E foi então que numa voz doce e sedutora ela abriu um sorriso
encantador e saiu-se da entaladela com um extraordinário jogo de cintura: Não, querido! De jeito nenhum! Você é um dos
homens mais cativantes que conheço. Estou sem saber o que falar! Emocionada
mesmo. Nunca imaginei! Eu quero que saia uma nota só de um mesmo quarto, Quero
que todos, mas todos mesmo, fiquem sabendo. Você é tão jovem, tão bonito. Com a
nota do mesmo quarto todos vão acreditar quando eu contar, não é? Vai ser a
glória!
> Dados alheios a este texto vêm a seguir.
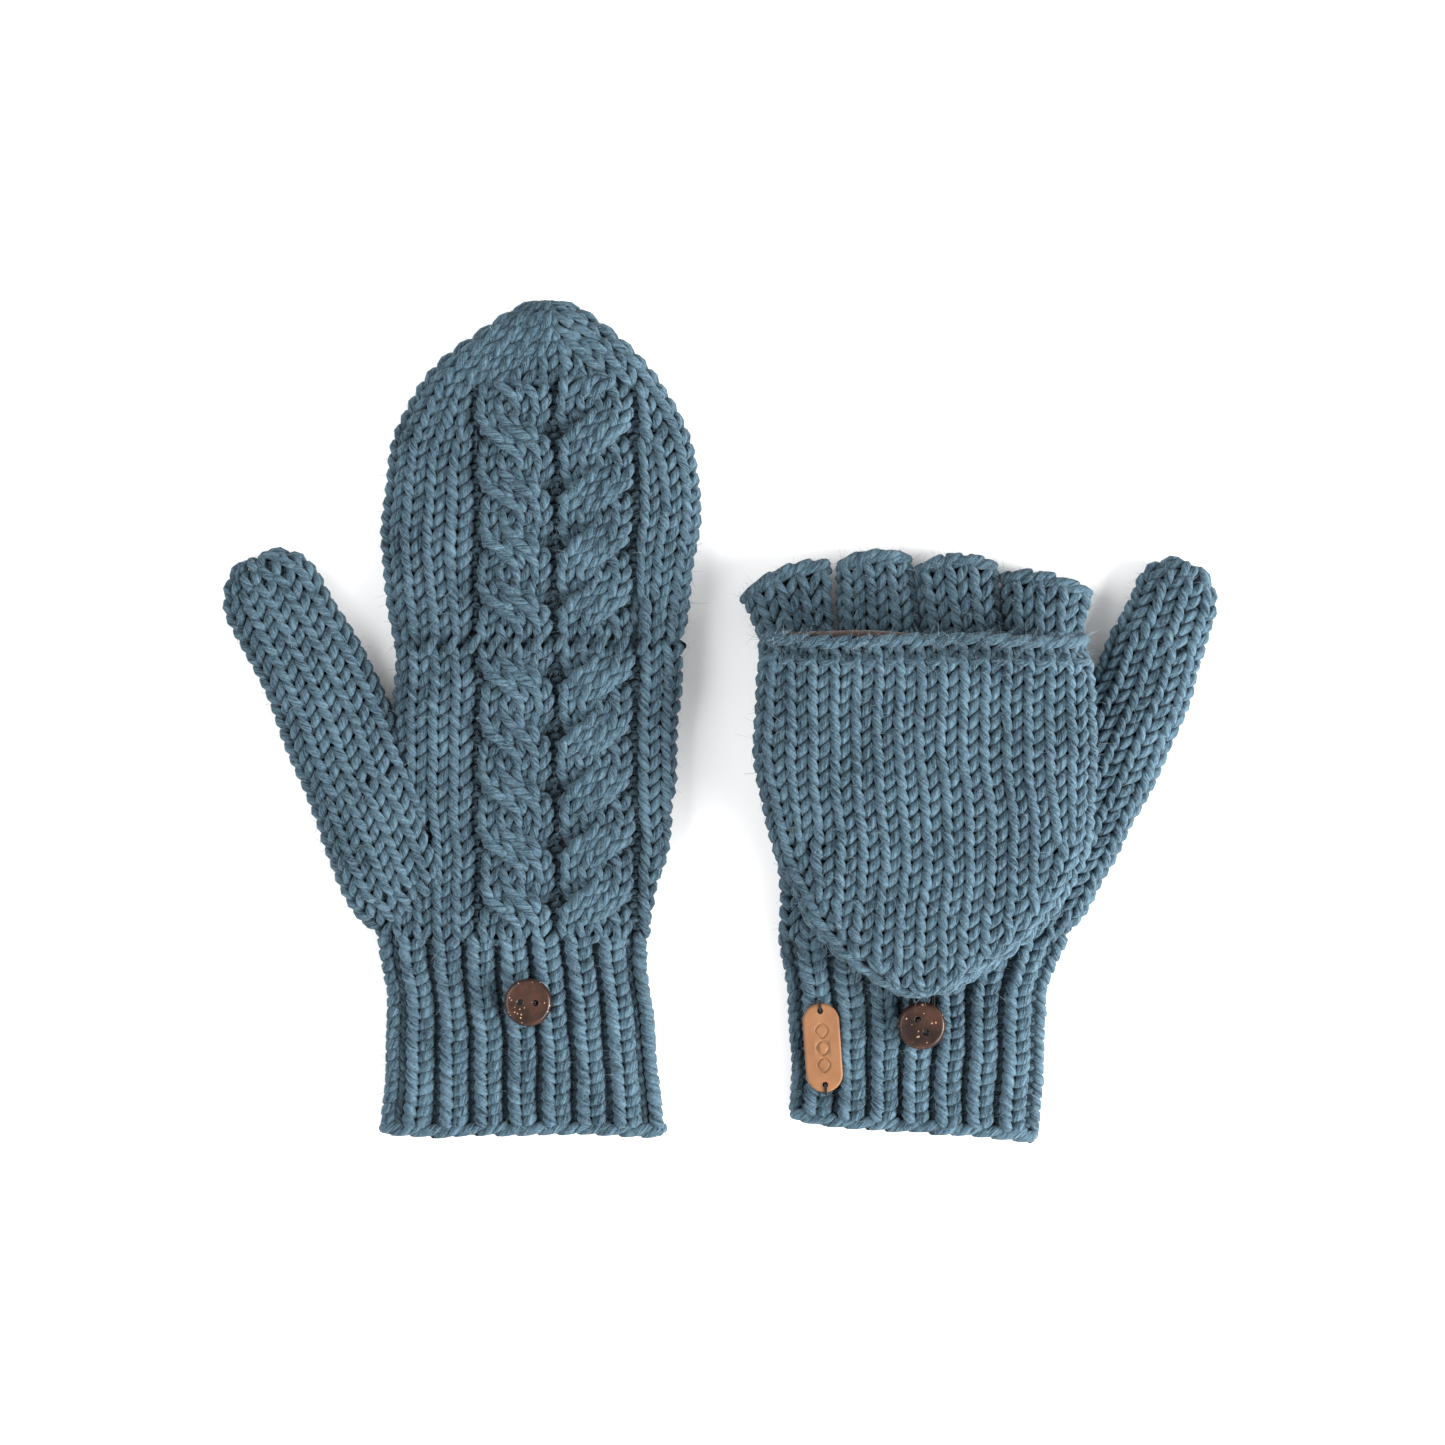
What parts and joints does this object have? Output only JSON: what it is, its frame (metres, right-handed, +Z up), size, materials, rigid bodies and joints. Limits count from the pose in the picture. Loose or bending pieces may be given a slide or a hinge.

O horror estampado no rosto do rapaz transformou-se em pânico e ele
só conseguiu murmurar: estou morto de
sono!
E, como se houvesse levado uma paulada na cabeça desmaiou só
acordando horas depois com avião já no chão. Dormiu Casanova e acordou Sancho
Pança preocupadíssimo com o trabalho e o prazo que tinham para executá-lo. Tão
preocupado estava que ao chegarem ao hotel, feito o registro, ele declarou: mil desculpas por não sair com você para
jantar. Estou exausto e amanhã temos que começar cedo! Ela, hipócrita,
muito penalizada concordou com um que
pena. Adoraria jantar com você!
Hoje, quando se reencontram, amigos que sempre foram, ele já
um belo avô e ela uma quase bisavó, divertem-se com a história que ele faz
questão de contar aos presentes, sempre com uma frase preâmbulo cujo tom
delicado e muito carinhoso desmente as palavras: esta mulher não presta para nada!